Fernando Andrade entrevista o poeta Lucas Lazzaretti

Lucas Lazzaretti - Fernando Andrade entrevista o poeta Lucas Lazzaretti

 
 
 
 

FA –  Vi em seus poemas imagens fortes e densas que parecem saídas de um quadro surrealista. Mas há mais além um humor que tende à ironia.  Esta mistura entre o irônico e o surreal dá ao livro um quê de mito, algo até ancestral. Fale sobre isso.
LL – Em muitos dos poemas há uma abordagem que talvez tenda para um expressionismo, talvez um expressionismo reformado. E isso vale tanto para a pintura quanto para a poesia, ambas influências que de alguma forma aparecem ali.
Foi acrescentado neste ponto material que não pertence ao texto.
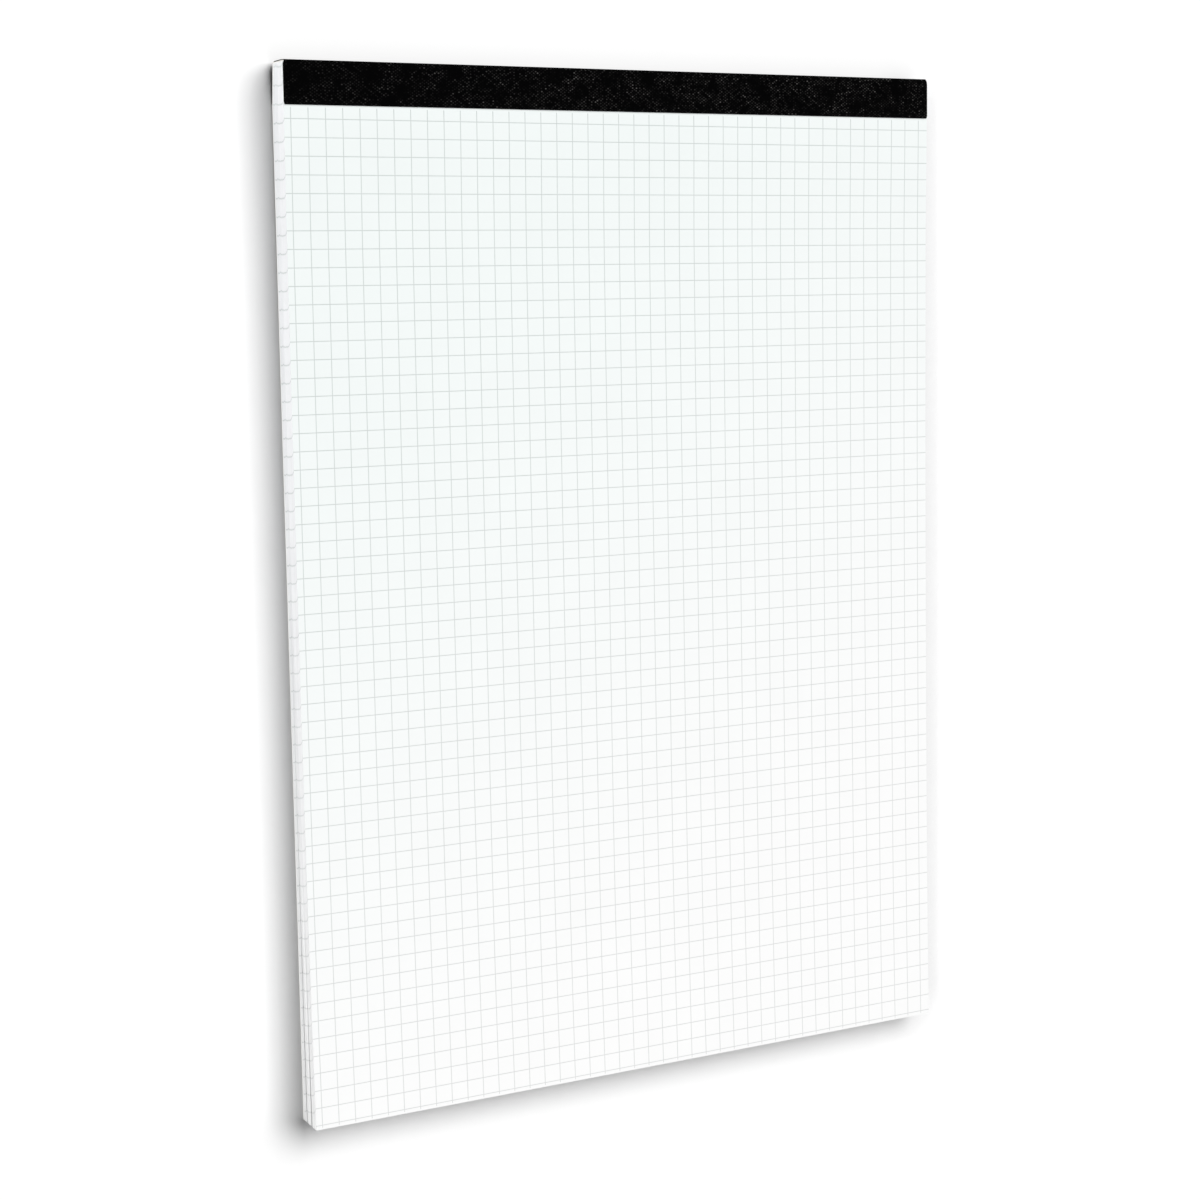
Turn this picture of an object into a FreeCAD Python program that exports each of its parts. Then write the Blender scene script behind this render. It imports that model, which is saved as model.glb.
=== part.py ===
import FreeCAD, Part
import os
import Sketcher

# A squared writing pad, A4, lying on its back: leaves glued along the head to a card,
# with a black cloth tape folded over the glued head.
# The origin is under the middle of the pad, +Y points to the head and +Z out of the top leaf.

os.makedirs("parts", exist_ok=True)
doc = FreeCAD.newDocument("WritingPad")

# Driving dimensions, in millimetres
DIMENSIONS = [
    ("pad_width", 210.0, "A4 across"),
    ("pad_length", 297.0, "A4 from head to foot, over the tape"),
    ("tape_leg", 12.0, "tape shown on the front, and the same on the back"),
    ("tape_thick", 0.25, "woven cloth tape with its glue"),
    ("glue_thick", 0.3, "padding compound brushed on the head"),
    ("board_thick", 0.8, "card under the leaves"),
    ("board_lift_run", 90.0, "length over which the card rises to pass over the tape"),
    ("stack_glued", 8.5, "eighty leaves at the tape's edge, where the glue swells them"),
    ("head_pinch", 1.3, "how far the tape draws the back up at the fold, so the head is thinner there"),
    ("stack_pressed", 7.9, "eighty leaves lying close"),
    ("settle_run", 40.0, "length below the tape over which the leaves settle"),
    ("slit_root", 0.03, "height of a parting where it starts"),
    ("board_part_start", -60.0, "where the leaves begin to stand off the card"),
    ("board_part_gap", 0.45, "that gap at the foot"),
    ("lower_part_start", 25.0, "where the lower leaves begin to part from the rest"),
    ("lower_part_gap", 0.35, "that gap at the foot"),
    ("lower_part_share", 0.27, "share of the stack below it"),
    ("main_part_start", -45.0, "where the upper third parts from the rest"),
    ("main_part_gap", 0.75, "that gap at the foot"),
    ("main_part_share", 0.62, "share of the stack below it"),
    ("upper_part_start", -80.0, "where the top leaves begin to part"),
    ("upper_part_gap", 0.15, "that gap at the foot"),
    ("upper_part_share", 0.86, "share of the stack below it"),
]

sheet = doc.addObject("Spreadsheet::Sheet", "dims")
for row, (alias, size, meaning) in enumerate(DIMENSIONS, start=1):
    sheet.set(f"A{row}", alias)
    sheet.set(f"B{row}", str(size))
    sheet.set(f"C{row}", meaning)
    sheet.setAlias(f"B{row}", alias)
doc.recompute()


class Size:
    """A length that knows its value and the expression that ties it to the sheet."""

    def __init__(self, value, text):
        self.value = value
        self.text = text

    def join(self, other, sign, value):
        other = other if isinstance(other, Size) else Size(other, str(other))
        return Size(value(self.value, other.value), f"({self.text} {sign} {other.text})")

    def __add__(self, other):
        return self.join(other, "+", lambda a, b: a + b)

    def __sub__(self, other):
        return self.join(other, "-", lambda a, b: a - b)

    def __mul__(self, other):
        return self.join(other, "*", lambda a, b: a * b)

    def __truediv__(self, other):
        return self.join(other, "/", lambda a, b: a / b)


def dim(alias):
    return Size(float(sheet.get(alias)), f"dims.{alias}")


# Places that several pieces share
half_length = dim("pad_length") / 2
head_outer = half_length
foot = half_length * -1
glue_outer = head_outer - dim("tape_thick")
stack_head = glue_outer - dim("glue_thick")
tape_edge = half_length - dim("tape_leg")
board_flat_end = tape_edge - dim("board_lift_run")
settled = tape_edge - dim("settle_run")
board_top = dim("board_thick")
board_top_head = dim("tape_thick") + dim("board_thick")
board_top_fold = board_top_head + dim("head_pinch")
board_low_fold = dim("tape_thick") + dim("head_pinch")
stack_top_head = board_top_head + dim("stack_glued")
tape_top = stack_top_head + dim("tape_thick")


def origin_plane(body, role):
    return [plane for plane in body.Origin.OriginFeatures if plane.Role == role][0]


def side_profile(body, name, corners):
    """A closed outline in the side view, from corners (y, z, radius, side).

    The last two say how the edge that starts at that corner runs: straight with None,
    or on an arc of that radius that swells to the left or right of the way it goes.
    """
    sketch = body.newObject("Sketcher::SketchObject", name)
    sketch.AttachmentSupport = [(origin_plane(body, "YZ_Plane"), "")]
    sketch.MapMode = "FlatFace"
    count = len(corners)
    points = [FreeCAD.Vector(y.value, z.value, 0) for y, z, radius, side in corners]
    ends = []
    for index, (y, z, radius, side) in enumerate(corners):
        start = points[index]
        end = points[(index + 1) % count]
        if radius is None:
            sketch.addGeometry(Part.LineSegment(start, end), False)
            ends.append((1, 2))
            continue
        along = end - start
        left = FreeCAD.Vector(-along.y, along.x, 0).normalize()
        swell = radius.value - (radius.value ** 2 - along.Length ** 2 / 4) ** 0.5
        turn = 1 if side == "left" else -1
        middle = (start + end) * 0.5 + left * swell * turn
        sketch.addGeometry(Part.Arc(start, middle, end), False)
        ends.append((2, 1) if side == "left" else (1, 2))
    for index in range(count):
        follower = (index + 1) % count
        sketch.addConstraint(
            Sketcher.Constraint("Coincident", index, ends[index][1], follower, ends[follower][0]))
    for index, (y, z, radius, side) in enumerate(corners):
        ties = [("DistanceX", y), ("DistanceY", z)]
        for kind, size in ties:
            tie = sketch.addConstraint(
                Sketcher.Constraint(kind, -1, 1, index, ends[index][0], size.value))
            sketch.setExpression(f"Constraints[{tie}]", size.text)
        if radius is not None:
            tie = sketch.addConstraint(Sketcher.Constraint("Radius", index, radius.value))
            sketch.setExpression(f"Constraints[{tie}]", radius.text)
    doc.recompute()
    return sketch


def across_pad(body, sketch, name):
    pad = body.newObject("PartDesign::Pad", name)
    pad.Profile = sketch
    pad.setExpression("Length", "dims.pad_width")
    pad.Midplane = True
    body.Tip = pad
    doc.recompute()
    return pad


def new_body(label):
    body = doc.addObject("PartDesign::Body", label)
    body.Label = label
    return body


def corner(y, z, radius=None, side=None):
    return (y, z, radius, side)


# Card: flat on the table, rising a little to pass over the tape's back leg, then drawn up at the head
card = new_body("backing_board")
card_profile = side_profile(card, "card_side", [
    corner(foot, dim("board_thick") * 0),
    corner(board_flat_end, dim("board_thick") * 0),
    corner(tape_edge, dim("tape_thick")),
    corner(stack_head, board_low_fold),
    corner(stack_head, board_top_fold),
    corner(tape_edge, board_top_head),
    corner(board_flat_end, board_top),
    corner(foot, board_top),
])
across_pad(card, card_profile, "card")


class Parting:
    """A gap under a group of leaves, closed at its start and widest at the foot."""

    def __init__(self, name, share=None):
        self.share = share
        self.start = dim(name + "_start")
        self.gap = dim(name + "_gap")
        self.run = self.start + half_length
        self.curl = self.gap * 2 / (self.run * self.run)

    def rise(self, y):
        away = (self.start - y) / self.run
        return self.gap * away * away


under_stack = Parting("board_part")
lower_part = Parting("lower_part", dim("lower_part_share"))
main_part = Parting("main_part", dim("main_part_share"))
upper_part = Parting("upper_part", dim("upper_part_share"))


def leaf_surface(height, partings, start_y):
    """Corners of one leaf's surface from start_y to the foot, above the given partings."""
    later = [parting.start for parting in partings if parting.start.value < start_y.value]
    stops = [start_y] + later + [foot]
    stops.sort(key=lambda stop: -stop.value)
    line = []
    for stop in stops:
        z = height
        curl = None
        for parting in partings:
            if parting.start.value > stop.value:
                z = z + parting.rise(stop)
            if parting.start.value >= stop.value:
                curl = parting.curl if curl is None else curl + parting.curl
        line.append((stop, z, curl))
    return line


def towards_foot(line):
    """Edges run from the head side to the foot, curling up: they swell to the left."""
    corners = []
    for y, z, curl in line[:-1]:
        radius = None if curl is None else Size(1.0, "1") / curl
        corners.append((y, z, radius, "left"))
    return corners + [(line[-1][0], line[-1][1], None, None)]


def towards_head(line):
    """The same edges run back from the foot: they swell to the right."""
    corners = []
    for (y, z, curl), (next_y, next_z, next_curl) in zip(line[::-1], line[-2::-1]):
        radius = None if next_curl is None else Size(1.0, "1") / next_curl
        corners.append((y, z, radius, "right"))
    return corners + [(line[0][0], line[0][1], None, None)]


# Leaves: one solid, swollen at the tape's edge and thinner at the fold, settled below the tape
# and parted towards the foot
stack_top = board_top + dim("stack_pressed")
lift_share = (settled - board_flat_end) / dim("board_lift_run")
settled_top = stack_top + dim("tape_thick") * lift_share
settle_middle_y = (settled + tape_edge) / 2
settle_middle_z = (settled_top + stack_top_head) / 2
settle_fall = stack_top_head - settled_top
settle_square = dim("settle_run") * dim("settle_run") + settle_fall * settle_fall
settle_radius = settle_square / (settle_fall * 4)

outline = towards_head(leaf_surface(board_top, [under_stack], under_stack.start))
outline += [
    corner(board_flat_end, board_top),
    corner(tape_edge, board_top_head),
    corner(stack_head, board_top_fold),
    corner(stack_head, stack_top_head),
    corner(tape_edge, stack_top_head, settle_radius, "right"),
    corner(settle_middle_y, settle_middle_z, settle_radius, "left"),
    corner(settled, settled_top),
    corner(board_flat_end, stack_top),
]
everything = [under_stack, lower_part, main_part, upper_part]
outline += towards_foot(leaf_surface(stack_top, everything, lower_part.start))
for parting, below in (
        (upper_part, [under_stack, lower_part, main_part]),
        (main_part, [under_stack, lower_part]),
        (lower_part, [under_stack])):
    height = board_top + dim("stack_pressed") * parting.share
    upper_lip = leaf_surface(height + dim("slit_root"), below + [parting], parting.start)
    lower_lip = leaf_surface(height, below, parting.start)
    outline += towards_head(upper_lip)
    outline += towards_foot(lower_lip)
leaves = new_body("page_block")
across_pad(leaves, side_profile(leaves, "leaves_side", outline), "leaves")

# Padding compound: a film on the glued head, rounded where the tape folds over it
film = new_body("padding_glue")
film_profile = side_profile(film, "film_side", [
    corner(stack_head, board_low_fold, dim("glue_thick"), "right"),
    corner(glue_outer, board_low_fold + dim("glue_thick")),
    corner(glue_outer, stack_top_head - dim("glue_thick"), dim("glue_thick"), "right"),
    corner(stack_head, stack_top_head),
])
across_pad(film, film_profile, "film")

# Tape: folded over the head, with one leg on the front leaf and one on the card, which it draws up
tape = new_body("binding_tape")
fold_radius = dim("tape_thick") + dim("glue_thick")
tape_profile = side_profile(tape, "tape_side", [
    corner(tape_edge, dim("tape_thick") * 0),
    corner(stack_head, dim("head_pinch"), fold_radius, "right"),
    corner(head_outer, dim("head_pinch") + fold_radius),
    corner(head_outer, tape_top - fold_radius, fold_radius, "right"),
    corner(stack_head, tape_top),
    corner(tape_edge, tape_top),
    corner(tape_edge, stack_top_head),
    corner(stack_head, stack_top_head, dim("glue_thick"), "left"),
    corner(glue_outer, stack_top_head - dim("glue_thick")),
    corner(glue_outer, board_low_fold + dim("glue_thick"), dim("glue_thick"), "left"),
    corner(stack_head, board_low_fold),
    corner(tape_edge, dim("tape_thick")),
])
across_pad(tape, tape_profile, "tape")

doc.recompute()

# Every object has to be sound before anything is written
for item in doc.Objects:
    if "Invalid" in item.State or "Error" in item.State:
        raise RuntimeError(f"{item.Label} did not build: {item.State}")
for body in (leaves, card, film, tape):
    if body.Shape.isNull() or not body.Shape.isValid() or len(body.Shape.Solids) != 1:
        raise RuntimeError(f"{body.Label} is not one valid solid")
    box = body.Shape.BoundBox
    print(f"{body.Label}: {body.Shape.Volume / 1000:.2f} cm3,",
          f"y {box.YMin:.2f} to {box.YMax:.2f}, z {box.ZMin:.2f} to {box.ZMax:.2f}")
    body.Shape.exportStep(f"parts/{body.Label}.step")
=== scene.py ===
# %% [markdown]
# # A writing pad of squared paper
#
# The object is an A4 pad: eighty white leaves printed with 5 mm squares, glued along the head to a
# light card, and a strip of black cloth tape folded over the glued head. It lies on its back.
#
# The construction is done already. It comes in as a fixed frame of four pieces at their real size, in
# metres, and every look below is built around it. Here the frame is read.

# %% Read the frame
import math
import random

import bpy
import numpy as np
from mathutils import Matrix, Vector


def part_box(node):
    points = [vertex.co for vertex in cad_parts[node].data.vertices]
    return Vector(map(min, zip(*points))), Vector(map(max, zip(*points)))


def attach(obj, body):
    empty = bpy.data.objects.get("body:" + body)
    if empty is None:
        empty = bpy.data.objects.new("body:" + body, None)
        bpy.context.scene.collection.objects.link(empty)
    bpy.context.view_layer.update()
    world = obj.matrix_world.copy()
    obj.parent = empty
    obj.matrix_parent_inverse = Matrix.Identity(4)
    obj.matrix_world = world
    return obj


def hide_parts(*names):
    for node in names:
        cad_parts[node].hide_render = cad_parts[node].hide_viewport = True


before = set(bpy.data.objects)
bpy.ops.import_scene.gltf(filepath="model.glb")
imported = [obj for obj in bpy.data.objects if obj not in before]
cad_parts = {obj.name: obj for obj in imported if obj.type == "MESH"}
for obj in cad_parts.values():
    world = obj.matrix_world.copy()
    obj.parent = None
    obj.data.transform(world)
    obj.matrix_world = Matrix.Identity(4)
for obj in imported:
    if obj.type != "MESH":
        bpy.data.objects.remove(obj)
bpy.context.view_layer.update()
MM = 0.001
print("pieces in the frame:", sorted(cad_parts))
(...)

A ironia não está distante desse mundo, onde determinados temas são descolados de seu lugar habitual e reintroduzidos sob uma perspectiva diferente. O deslocamento é essa forma de ironia. Nesse processo, o mito começa a aparecer, mas já enfraquecido, desidratado. É um livro que tem como pano de fundo a ideia de negatividade. Os poemas, para mais ou para menos, tratam da negatividade e as muitas possíveis formas de seu aparecimento.

 

FA –  Como aparece uma ideia para um poema, como é seu processo de criação. E como no final de escrito o livro se fecha o conceito;  uma unidade do livro. 
LL – É muito difícil remontar a uma suposta origem, seja de um poema específico, seja da ideia ou da unidade do livro. O que havia em mente era algo bem simples: o último verso do último poema do meu primeiro livro de poemas terminava com essa espécie de vocação, em que se falava que, diante das imposições de um mundo que diz sim, haveria então uma contraforça que diria não. Daí o nome estranho, Poemas para uma Antologia Não. Cada poema, no entanto, tem suas próprias peculiaridades. Alguns trabalham com alguma métrica, com algum ritmo, outros vão seguindo um fluxo. Dizer não inclusive para o que ia se estabelecendo era que guiava a escrita, talvez.

 

FA –  O sentido para o livro não deve ser literal nunca. A figuração como num quadro parece ter tantas tintas matizes de escrita sobrepostas. Como você lida com o sentido do seu livro ainda tendo no título a palavra não como norte. Fale disso. 
LL – O sentido é fugidio e é tanto melhor que seja assim na poesia, me parece. Na literatura como um todo. Isso de querer imprimir um valor fixo, de ensinar lição de moral, de determinar alguma coisa pré-determinada soa como algo completamente ingênuo. A negatividade que perfaz o livro está precisamente aí, porque a dificuldade é pensar em uma negatividade que não seja o simples não, a simples recusa, mas uma negatividade positiva. Isso talvez venha a indicar um caminho em que o sentido é criado, mas sempre no limite de que sua criação não se dá inteiramente. Se isso confere ou não uma unidade ao livro, isso depende dos poemas e das leituras.

 

FA –  A linguagem adotada por você fica entre a ciência, a arte, o erudito, o clássico.  Como você burilou ela até este nível de sofisticação.  Comente. 
LL –  Não sei se houve realmente um processo de burilamento ou se essas muitas linguagens foram incorporadas até certo nível e então apareceram ali quando foram convocadas. Onde a ciência aparece, onde ela foi convocada, é para que diga alguma coisa. A mesma coisa vale para a arte, em termos gerais, para as referências clássicas ou mais contemporâneas. No fim, é a linguagem que está convocando tudo e secretamente se investindo das coisas que ela mesma convoca. Então não é tão secretamente assim. Fazer com que o erudito ou clássico sejam evocados para lidar com um tema contemporâneo, por exemplo, permite ver as duas coisas com certa distância, como se aquilo não fosse condicionado. Mas isso depende dos poemas alcançarem o que podem, e isso ultrapassa minha percepção deles, agora que foram publicados.